EXERCISE TASK:
Each line from the start of the data below through the one containing "from math import" must be reproduced exactly.

──────────────────────────────

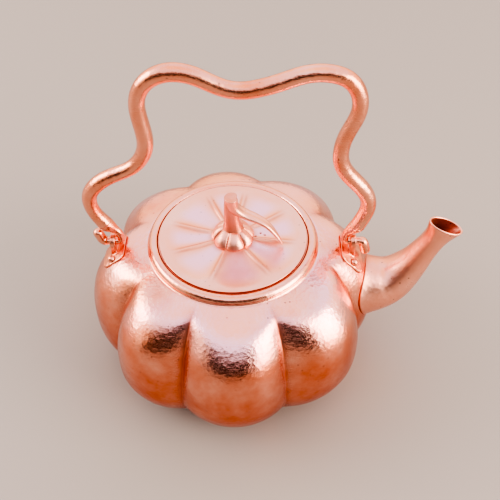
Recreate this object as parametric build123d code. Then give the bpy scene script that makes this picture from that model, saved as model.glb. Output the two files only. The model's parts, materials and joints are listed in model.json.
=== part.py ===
from build123d import *
import os
from math import cos, hypot, radians, sin, tan

# Copper kettle with a melon-lobed body, a lift-off lid and a swinging bail. Millimetres, +Z up.
# The origin is on the surface that the kettle stands on, under the body's axis.
# +X points along the spout, and the bail swings about a line parallel to X.

SHEET = 1.2                 # thickness of the raised copper sheet
VALLEY_ANGLES = [27, 74, 119, 162, 208, 248, 293.5, 343]    # creases between the eight hand-raised lobes
# body profile from the foot up: height, radius on the lobes' crests, radius in the creases
BODY_PROFILE = [(0, 52, 45.5), (4.5, 64.5, 57), (13, 76.5, 68.7), (26, 83.4, 75.2), (40, 85, 75.2),
                (53, 84.2, 72.8), (66, 80.8, 68.6), (76, 74, 63), (83.5, 64.5, 58.3), (88, 49.5, 49.5)]
BODY_TOP = BODY_PROFILE[-1][0]
FOOT_HOLE_R = 40.0          # the raised body is open here, and the base disc closes it

MOUTH_R = 42.6              # clear radius of the mouth ring
RING_CREST_R = 45.2
RING_FOOT_R = 49.0
RING_TOP = 92.4
SEAT_Z = 91.2               # the ledge on which the lid plate rests
SEAT_WALL = 1.0
SEAT_LEDGE_R = 38.6         # inner radius of the ledge
SEAT_DEPTH = 8.0

LID_R = 42.1
LID_FIT = 0.08              # radial running clearance of the skirt in the seat
SKIRT_DEPTH = 9.0
SKIRT_SHEET = 1.0
LID_THROUGH = (80, 16)      # foot and height of a cutter that passes right through the lid
LID_RIDGES = [33.5, 79, 115, 164, 201, 251, 305, 352]       # angles of the raised ridges of the lid
# dished petals between the ridges: radius, share of the gap between ridges, depth
PETAL_SECTIONS = [(10.5, 0.7, 0.4), (15, 0.8, 1.1), (22, 0.84, 1.6), (29, 0.84, 1.6), (34, 0.72, 0.9),
                  (36.5, 0.4, 0.25)]
VENT_R = 0.6
VENT_PLACES = [(10.8, -1.1), (12.8, 0.3), (15.7, 3.3), (18.1, 2.0)]     # the first passes the calyx too

KNOB_R = 12.0               # fluted calyx under the stem
HUB_R = 8.5                 # bearing of the knob on the lid
KNOB_TOP = 99.5
STEM_TOP = 121.5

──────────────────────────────

SOLVED PROBLEM:
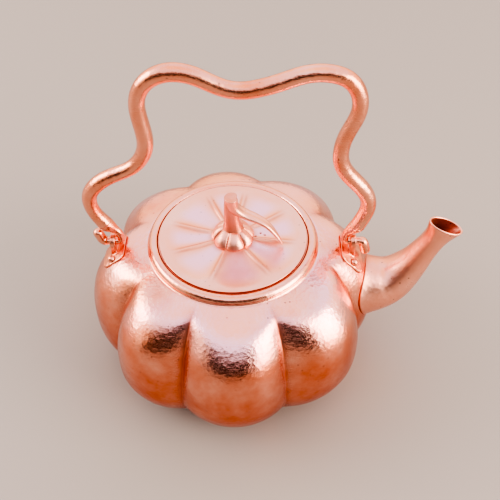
Recreate this object as parametric build123d code. Then give the bpy scene script that makes this picture from that model, saved as model.glb. Output the two files only. The model's parts, materials and joints are listed in model.json.
=== part.py ===
from build123d import *
import os
from math import cos, hypot, radians, sin, tan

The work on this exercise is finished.